En France le télétravail n’est pas encore assez encadré ni suffisamment formalisé ce qui ralentit son développement, alors que l’ensemble des syndicats et des organisations patronales semblent (pour une fois) s’entendre sur les bienfaits de cette nouvelle façon de travailler.
Voici quelques pistes évoquées dans l’étude menée par la Fondation Concorde pour promouvoir le télétravail :
–Assouplir les normes administratives existantes sur le télétravail, pour faciliter le télétravail ponctuel.
–Supprimer toutes références aux avantages en nature pour les outils numériques des télétravailleurs, actuellement à la charge de l’employeur.

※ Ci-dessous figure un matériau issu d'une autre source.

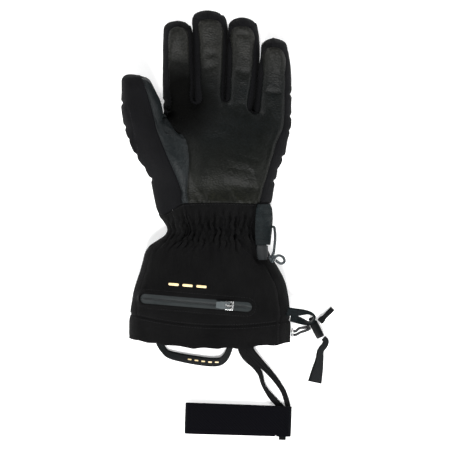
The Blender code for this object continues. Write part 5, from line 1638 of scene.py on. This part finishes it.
def crumple(obj, lines, wrinkles, scale=0.006):
    """Creases a flat strap from above. lines are as in FRONT_FOLDS; wrinkles is a depth in millimetres."""
    co = coordinates(obj.data)
    rise = wrinkles * np.array([noise.noise(Vector(p) / scale) for p in co])
    for x0, y0, x1, y1, height, width in lines:
        rise += height * line_field(co[:, 0] / MM, co[:, 1] / MM, x0, y0, x1, y1, width)
    co[:, 2] += rise * MM * fade(vertex_normals(obj.data)[:, 2], 0.1, 0.6)
    obj.data.vertices.foreach_set("co", co.ravel())
    obj.data.update()
    return obj


def tuck_end(obj, reach, widen):
    """Draws the low end of a strap on, into what holds it, and widens it there. Both in metres."""
    co = coordinates(obj.data)
    low = co[:, 1].min()
    share = 1 - fade(co[:, 1], low, low + 14 * MM)
    centre = co[co[:, 1] < low + 3 * MM, 0].mean()
    co[:, 1] -= reach * share
    co[:, 0] += np.sign(co[:, 0] - centre) * widen / 2 * share
    obj.data.vertices.foreach_set("co", co.ravel())
    obj.data.update()
    return obj


def seam_stitches(skin):
    """The rows of stitches beside the seams, those on the leather and those on the cloth."""
    distance = skin.seam_distance
    x, y = skin.co[:, 0], skin.co[:, 1]
    leather_rows = contour(skin, ["palm_leather"], distance - 1.4 * MM)
    leather_rows += contour(skin, ["thumb_leather"], distance - 1.3 * MM)
    rows = contour(skin, ["cuff_front"], np.where(y > -0.058, distance - 1.7 * MM, 1.0))
    rows += contour(skin, ["hem_band"], np.where(y > -0.166, distance - 2.2 * MM, 1.0))
    rows += contour(skin, ["cuff_front"], np.where(y < -0.140, distance - 1.6 * MM, 1.0))
    return [joined([stitch_run(*row) for row in some]) for some in (leather_rows, rows)]


def finish_piece(obj, material, node, body="glove"):
    """Paints a piece, lets it ride on its body, and lets it stand for its CAD node."""
    obj.data.materials.clear()
    obj.data.materials.append(material)
    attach(obj, body)
    if node:
        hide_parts(node)


def repaint(node, material):
    """Gives a CAD node that stays its procedural material."""
    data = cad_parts[node].data
    data.materials.clear()
    data.materials.append(material)


def camera():
    """A long lens straight above the glove, framed as in the photograph."""
    data = bpy.data.cameras.new("camera")
    data.lens = 200.0
    data.sensor_width = 36.0
    obj = bpy.data.objects.new("camera", data)
    bpy.context.scene.collection.objects.link(obj)
    away = VIEW_WIDTH * data.lens / data.sensor_width
    obj.location = (VIEW_CENTRE[0], VIEW_CENTRE[1], away + 0.020)
    bpy.context.scene.camera = obj


def area_light(name, place, target, size, power):
    """A round white light. Its size is in metres and its power in watts."""
    data = bpy.data.lights.new(name, "AREA")
    data.shape = "DISK"
    data.size = size
    data.energy = power
    obj = bpy.data.objects.new(name, data)
    bpy.context.scene.collection.objects.link(obj)
    obj.location = place
    obj.rotation_euler = (Vector(target) - Vector(place)).to_track_quat("-Z", "Y").to_euler()


def studio():
    """A pale floor, a sky that is brighter low down, a light from below the cuff and two from the sides."""
    mesh = bpy.data.meshes.new("floor")
    mesh.from_pydata([(-4, -4, 0), (4, -4, 0), (4, 4, 0), (-4, 4, 0)], [], [(0, 1, 2, 3)])
    floor = bpy.data.objects.new("floor", mesh)
    floor.location.z = -0.0005
    bpy.context.scene.collection.objects.link(floor)
    shade = Shade("floor", 0.9, specular=0.1)
    shade.colour(shade.mix(shade.noise(0.8, 2.0), (0.90, 0.90, 0.90), (0.94, 0.94, 0.94)))
    shade.shader.inputs["Emission Color"].default_value = (1.0, 1.0, 1.0, 1.0)
    shade.shader.inputs["Emission Strength"].default_value = 0.24
    floor.data.materials.append(shade.material)
    world = bpy.data.worlds.new("studio")
    world.use_nodes = True
    nodes, links = world.node_tree.nodes, world.node_tree.links
    nodes["Background"].inputs["Color"].default_value = (1.0, 1.0, 1.0, 1.0)
    height = nodes.new("ShaderNodeSeparateXYZ")
    links.new(nodes.new("ShaderNodeTexCoord").outputs["Generated"], height.inputs["Vector"])
    bright = nodes.new("ShaderNodeMapRange")
    bright.interpolation_type = "SMOOTHSTEP"
    bright.inputs["From Min"].default_value = 0.36
    bright.inputs["From Max"].default_value = 0.64
    bright.inputs["To Min"].default_value = 3.0
    bright.inputs["To Max"].default_value = 0.04
    links.new(height.outputs["Z"], bright.inputs["Value"])
    links.new(bright.outputs["Result"], nodes["Background"].inputs["Strength"])
    bpy.context.scene.world = world
    area_light("key", (-0.05, -0.76, 1.16), (0.0, 0.0, 0.0), 0.46, 25.0)
    area_light("side", (0.95, 0.10, 0.75), (0.0, 0.02, 0.0), 0.40, 6.0)
    area_light("rim", (-0.85, 0.35, 0.65), (0.0, 0.02, 0.0), 0.35, 6.0)
    bpy.context.scene.view_settings.view_transform = "Standard"


def skin_of_glove():
    """The whole skin of the glove, padded, creased, pleated and pressed under what lies on it."""
    mesh = smooth_through(*cage_mesh(glove_surface()), SKIN_LEVELS)
    skin = Skin(mesh)
    bpy.data.meshes.remove(mesh)
    blunt_tips(skin)
    round_leather_tops(skin)
    draw_seams(skin, (("thumb_leather", "palm_leather", THUMB_PALM_SEAM),
                      ("thumb_shell", "thumb_leather", THUMB_SHELL_SEAM)))
    bend_wrist_seam(skin)
    skin.measure_seams()
    skin.smooth_normal = skin.normal.copy()
    fields = (padding_field, folds_field, quilting_field, gathers_field, soft_sag, close_slots)
    rise = sum(field(skin) for field in fields)
    skin.co += skin.normal * rise[:, None]
    skin.co[:, 2] = np.maximum(skin.co[:, 2], 0.0002)
    hem = fade(-skin.co[:, 1], 0.160, 0.1725)
    skin.co[:, 1] += (skin.noise(0.015, 31) * 2.2 + skin.noise(0.006, 32) * 0.6) * MM * hem
    skin.normal = skin.normals()
    for node in ("zip_tape", "wrist_strap", "strap_tip", "keeper_cord", "keeper_knot"):
        press_under(skin, node)
    skin.normal = skin.normals()
    return skin


def gold_marks(cuff, gold):
    """The plain gold bars on the cuff and dashes on the pull-on loop."""
    bars = plates(cuff, [(*bar, GOLD_BAR_SLOPE) for bar in GOLD_BARS])
    finish_piece(mesh_piece("cuff_marks", *bars), gold, None)
    loop = node_relief("pull_on_loop")
    low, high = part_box("pull_on_loop")
    dashes = []
    for x in LOOP_DASHES:
        across = [y for y in np.arange(low.y, high.y, 0.2 * MM)
                  if loop.tree.ray_cast(Vector((x * MM, y, 0.2)), Vector((0, 0, -1)))[0] is not None]
        dashes.append((x, np.mean(across) / MM))
    ends = [dashes[max(k - 1, 0)] + dashes[min(k + 1, len(dashes) - 1)] for k in range(len(dashes))]
    turns = [math.atan2(y1 - y0, x1 - x0) for x0, y0, x1, y1 in ends]
    items = [(*place, *LOOP_DASH, turn) for place, turn in zip(dashes, turns)]
    finish_piece(mesh_piece("loop_marks", *plates(loop, items, 0.35 * MM)), gold, None)


def slider_inlay(paint):
    """A dark plate on the slider, laid level over its plate so that its middle is dark inside the metal rim.
    """
    slider = node_relief("zip_slider")
    low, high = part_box("zip_slider")
    x, y = (low.x + high.x) / 2, (low.y + high.y) / 2
    top = min(slider.at(low.x + 1.5 * MM, y)[0], slider.at(high.x - 1.5 * MM, y)[0])
    level = Relief([(u, v, top) for u, v in ((-1, -1), (1, -1), (1, 1), (-1, 1))], [(0, 1, 2, 3)])
    plate = plates(level, [(x / MM, y / MM, *INLAY, ZIP_SLOPE)], 0.16 * MM)
    finish_piece(mesh_piece("slider_inlay", *plate), paint, None)


def materials():
    """The material of each slot."""
    rows = (
        # The palm leather's tints carry painted light and shade, and its last number sets the painted shade
        # in the hollow beside the thumb.
        ("palm_leather", leather, (0.0064, 0.0067, 0.0043), (0.0021, 0.0031, 0.0033),
         (0.0015, 0.0018, 0.0014), 0.97),
        ("thumb_leather", leather, (0.0086, 0.0108, 0.0115), (0.0074, 0.0094, 0.0100),
         (0.0035, 0.0046, 0.0051)),
        ("shell_fabric", weave, (0.0039, 0.0040, 0.0046), (0.0025, 0.0025, 0.0029)),
        ("cuff_fabric", weave, (0.0033, 0.0033, 0.0034), (0.0012, 0.0012, 0.0013), 0.7),
        ("zip_tape", moulded, (0.0105, 0.0130, 0.0135), (0.0130, 0.0158, 0.0165), 0.46, 0.16),
        ("zip_coil", moulded, (0.0055, 0.0065, 0.0070), (0.0100, 0.0120, 0.0130), 0.45, 0.22),
        ("bright_metal", metal, (0.66, 0.66, 0.65), (0.50, 0.51, 0.52)),
        ("zip_pull", moulded, (0.040, 0.048, 0.050), (0.060, 0.070, 0.072), 0.5, 0.2),
        ("strap_nylon", leather, (0.0045, 0.0074, 0.0082), (0.0045, 0.0074, 0.0082),
         (0.0010, 0.0018, 0.0021), 0.0, 0.045),
        ("moulded_grey", moulded, (0.0050, 0.0062, 0.0068), (0.0080, 0.0098, 0.0105), 0.40, 0.12),
        ("keeper_cord", braid, (0.022, 0.031, 0.034), (0.006, 0.008, 0.010), (0.09, 0.11, 0.115)),
        ("drawcord", braid, (0.008, 0.0085, 0.009), (0.003, 0.003, 0.0035), (0.09, 0.095, 0.10)),
        ("moulded_black", moulded, (0.0020, 0.0022, 0.0024), (0.0044, 0.0048, 0.0053), 0.36, 0.07),
        ("ribbon", woven_strap, (0.0058, 0.0069, 0.0074), (0.0030, 0.0036, 0.0039), 0.0010, 0.6, 0.09),
        ("webbing", woven_strap, (0.0032, 0.0032, 0.0035), (0.0016, 0.0016, 0.0018), 0.0014, 0.6, 0.05),
        ("elastic", woven_strap, (0.0018, 0.0018, 0.0028), (0.0010, 0.0010, 0.0016), 0.0016, 0.9, 0.03),
        ("gold_foil", moulded, (0.70, 0.54, 0.29), (0.50, 0.38, 0.20), 0.35, 0.4),
        ("thread", woven_strap, (0.0100, 0.0100, 0.0106), (0.0060, 0.0060, 0.0065), 0.0005, 0.6, 0.08),
        ("black_thread", woven_strap, (0.0030, 0.0030, 0.0033), (0.0020, 0.0020, 0.0022), 0.0005, 0.7, 0.04),
        ("pale_thread", moulded, (0.55, 0.55, 0.54), (0.40, 0.40, 0.40), 0.7, 0.1),
    )
    return {name: make(name, *values) for name, make, *values in rows}


def sew(paints, skin, cuff, tape):
    """The glove's panels with the cloth folded round the zip, the strap at its wrist and all the stitches."""
    welt, welt_line = zip_welt(tape, cuff)
    strap = crumple(refined("wrist_strap", "wrist_strap_look", levels=3), STRAP_FOLDS, 0.45)
    finish_piece(strap, paints["strap_nylon"], "wrist_strap")
    on_leather, on_cloth = seam_stitches(skin)
    finish_piece(mesh_piece("leather_stitches", *on_leather), paints["black_thread"], None)
    lines = [welt_line, cuff.path(THUMB_STITCHES), cuff.path(HEM_STITCHES)]
    threads = [on_cloth, *(stitch_run(*line) for line in lines)]
    threads.append(stitch_run(*mesh_relief(strap.data).path(STRAP_SEAM), 1.9 * MM, 1.3 * MM, 0.16 * MM))
    finish_piece(mesh_piece("stitches", *joined(threads)), paints["thread"], None)
    for name, slot, *_ in PANEL_ROWS:
        wall = CUFF_WALL if name.startswith(("cuff", "hem")) else HAND_WALL
        shape = panel_wall(skin, name, wall - WALL_SLACK)
        if name == "cuff_front":
            shape = joined([shape, welt])
        finish_piece(mesh_piece(name + "_skin", *shape, 55), paints[slot], name)


def dress():
    """All the pieces and their materials."""
    paints = materials()
    skin = skin_of_glove()
    cuff = Relief(skin.co.tolist(), skin.quads.tolist())
    tape = node_relief("zip_tape")
    sew(paints, skin, cuff, tape)
    finish_piece(zip_tape_piece(tape), paints["zip_tape"], "zip_tape")
    finish_piece(zip_coil_piece(tape), paints["zip_coil"], "zip_coil")
    finish_piece(knot_piece(), paints["keeper_cord"], "keeper_knot")
    pieces = (
        # node, slot, swell
        ("keeper_cord", "keeper_cord", 0.40),
        ("keeper_loop", "keeper_cord", 0.40),
        ("drawcord_upper", "drawcord", 0.30),
        ("drawcord_lower", "drawcord", 0.30),
        ("cord_end", "moulded_black", 0.0),
        ("anchor_ribbon", "strap_nylon", 0.0),
        ("tail_ribbon", "ribbon", 0.0),
        ("pull_on_loop", "ribbon", 0.0),
        ("band_tab", "webbing", 0.0),
    )
    for node, slot, swell in pieces:
        finish_piece(refined(node, node + "_look", swell=swell * MM), paints[slot], node)
    for node in ("leash_left", "leash_right"):
        leash = tuck_end(refined(node, node + "_look"), 5 * MM, 1.2 * MM)
        finish_piece(leash, paints["webbing"], node)
    band = crumple(refined("wrist_band", "wrist_band_look", 3, 0.6 * MM), (), 0.45, 0.02)
    finish_piece(band, paints["elastic"], "wrist_band")
    tack = plates(mesh_relief(band.data), [BAND_TACK], 0.5 * MM)
    finish_piece(mesh_piece("band_tack", *tack), paints["pale_thread"], None)
    slider_inlay(paints["moulded_black"])
    gold_marks(cuff, paints["gold_foil"])
    for node, slot in (("strap_tip", "moulded_grey"), ("lock_body", "moulded_black")):
        piece = refined(node, node + "_look", levels=1, bevel=0.5 * MM)
        finish_piece(piece, paints[slot], node)
    for node, slot in (("zip_slider", "bright_metal"), ("zip_pull", "zip_pull"), ("eyelet", "bright_metal"),
                       ("lock_button", "moulded_black")):
        repaint(node, paints[slot])


camera()
studio()
dress()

–Faire évoluer le droit à la déconnexion, pour qu’il épouse parfaitement la pratique du télétravail sans en être un frein de développement.
–Développer les espaces de coworking.
–Faciliter le passage des télétravailleurs à la rémunération forfaitaire journalière.
–Créer un observatoire national du télétravail. Composé de représentants des salariés et des employeurs afin de détecter et diffuser les bonnes pratiques liées au télétravail, tout en faisant évoluer la culture managériale française.
Il est donc temps pour les employeurs et les salariés français de réfléchir sérieusement à cette nouvelle opportunité de travail qui ne manquera pas de se démocratiser dans les prochaines années. Mais encore faudra-t-il contourner les habitus, dépasser les « à-priori », ce qui n’est pas chose facile en France où l’acceptation du changement n’est pas toujours partagée, le retard pris dans la transformation digitale par l’ensemble des dirigeants par rapport aux voisins européens, est là pour le rappeler.